Grassley said that the final agreement reached by Democratic leaders of the House and Senate on the economic stimulus legislation is so skewed that Iowa will receive more than 33 percent, or $185 million less, than if the Grassley amendment had been adopted by senators last week and maintained by conferees."
In addition to Iowa, Grassley’s amendment would have secured fair treatment with the enhanced federal Medicaid payments for Alabama, Alaska, Arizona, Arkansas, DC, Georgia,
Idaho, Indiana, Iowa, Kansas, Kentucky, Louisiana, Maine, Maryland, Mississippi, Missouri,
Montana, Nebraska, New Hampshire, New Mexico, North Carolina, North Dakota, Ohio,
Oklahoma, Oregon, South Carolina, South Dakota, Tennessee, Texas, Utah, Vermont, West Virginia, Wisconsin and Wyoming.
The Grassley amendment was budget neutral, and 75 percent of the redistributed Medicaid funds would have come from California, Illinois, Massachusetts and New York.
Grassley’s amendment would have given each state the same flat 9.5 percent increase in its FMAP payment and allowed states to choose which nine consecutive quarters in an 11-quarter period best fits the economic needs of the state.

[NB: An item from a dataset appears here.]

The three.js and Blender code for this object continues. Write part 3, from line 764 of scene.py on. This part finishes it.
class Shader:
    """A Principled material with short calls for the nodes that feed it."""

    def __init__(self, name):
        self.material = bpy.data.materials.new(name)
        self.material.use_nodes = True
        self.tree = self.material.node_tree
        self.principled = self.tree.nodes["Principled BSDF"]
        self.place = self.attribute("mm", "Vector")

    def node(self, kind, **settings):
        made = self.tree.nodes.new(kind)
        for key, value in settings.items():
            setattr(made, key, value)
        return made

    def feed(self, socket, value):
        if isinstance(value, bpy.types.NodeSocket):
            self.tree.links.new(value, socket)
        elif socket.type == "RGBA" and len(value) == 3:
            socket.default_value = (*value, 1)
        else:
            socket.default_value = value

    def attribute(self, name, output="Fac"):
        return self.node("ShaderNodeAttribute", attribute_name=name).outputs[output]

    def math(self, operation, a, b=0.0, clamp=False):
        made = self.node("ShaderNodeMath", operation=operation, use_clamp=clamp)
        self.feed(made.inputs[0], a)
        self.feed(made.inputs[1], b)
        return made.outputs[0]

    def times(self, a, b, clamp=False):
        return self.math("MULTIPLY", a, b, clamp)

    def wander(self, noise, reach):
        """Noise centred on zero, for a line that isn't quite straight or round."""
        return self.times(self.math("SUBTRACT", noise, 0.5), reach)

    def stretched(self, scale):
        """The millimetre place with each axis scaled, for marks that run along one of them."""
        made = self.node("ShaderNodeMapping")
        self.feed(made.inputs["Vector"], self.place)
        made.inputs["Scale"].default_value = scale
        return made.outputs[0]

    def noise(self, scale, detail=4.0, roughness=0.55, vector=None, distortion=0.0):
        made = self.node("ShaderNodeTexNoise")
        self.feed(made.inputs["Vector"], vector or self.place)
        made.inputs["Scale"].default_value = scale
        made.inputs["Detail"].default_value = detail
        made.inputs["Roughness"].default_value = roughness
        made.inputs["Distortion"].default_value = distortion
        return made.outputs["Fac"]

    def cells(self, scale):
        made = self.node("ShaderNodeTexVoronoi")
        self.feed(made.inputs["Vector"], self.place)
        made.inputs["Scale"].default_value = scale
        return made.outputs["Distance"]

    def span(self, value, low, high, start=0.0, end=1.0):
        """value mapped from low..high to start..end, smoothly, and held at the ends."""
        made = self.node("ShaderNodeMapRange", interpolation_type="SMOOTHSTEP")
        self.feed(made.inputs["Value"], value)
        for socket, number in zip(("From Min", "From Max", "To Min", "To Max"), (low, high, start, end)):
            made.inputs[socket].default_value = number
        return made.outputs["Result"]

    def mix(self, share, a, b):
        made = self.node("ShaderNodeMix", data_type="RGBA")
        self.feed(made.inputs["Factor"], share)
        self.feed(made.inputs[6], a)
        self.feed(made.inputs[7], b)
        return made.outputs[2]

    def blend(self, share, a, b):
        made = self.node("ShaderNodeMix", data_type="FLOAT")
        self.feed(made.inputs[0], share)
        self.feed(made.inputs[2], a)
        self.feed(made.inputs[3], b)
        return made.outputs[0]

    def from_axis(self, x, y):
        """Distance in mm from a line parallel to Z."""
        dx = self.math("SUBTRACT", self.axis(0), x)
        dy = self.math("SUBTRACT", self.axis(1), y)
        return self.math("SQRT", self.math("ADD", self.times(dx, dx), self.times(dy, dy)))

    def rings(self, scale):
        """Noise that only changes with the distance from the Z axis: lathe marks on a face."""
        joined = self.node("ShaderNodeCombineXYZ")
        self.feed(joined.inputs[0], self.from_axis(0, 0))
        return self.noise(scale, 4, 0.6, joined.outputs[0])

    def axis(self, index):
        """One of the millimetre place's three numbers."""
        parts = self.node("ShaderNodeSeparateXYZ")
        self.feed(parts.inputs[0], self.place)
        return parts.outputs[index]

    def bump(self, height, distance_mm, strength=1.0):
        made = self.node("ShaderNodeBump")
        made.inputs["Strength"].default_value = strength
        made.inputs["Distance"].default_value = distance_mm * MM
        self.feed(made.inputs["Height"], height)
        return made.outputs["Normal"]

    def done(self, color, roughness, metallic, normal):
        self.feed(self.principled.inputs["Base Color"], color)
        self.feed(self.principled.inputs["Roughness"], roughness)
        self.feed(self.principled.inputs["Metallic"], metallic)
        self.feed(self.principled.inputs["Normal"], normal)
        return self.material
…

This amendment was just one of several filed by Grassley to fix flaws in the Medicaid provisions that are part of the overall proposal. Grassley said the bill fails to prevent states that take the extra federal money from cutting their Medicaid programs, raising taxes, and raising tuition. The proposal also doesn’t require states to address fraud, waste and abuse and the fiscal sustainability of their Medicaid programs.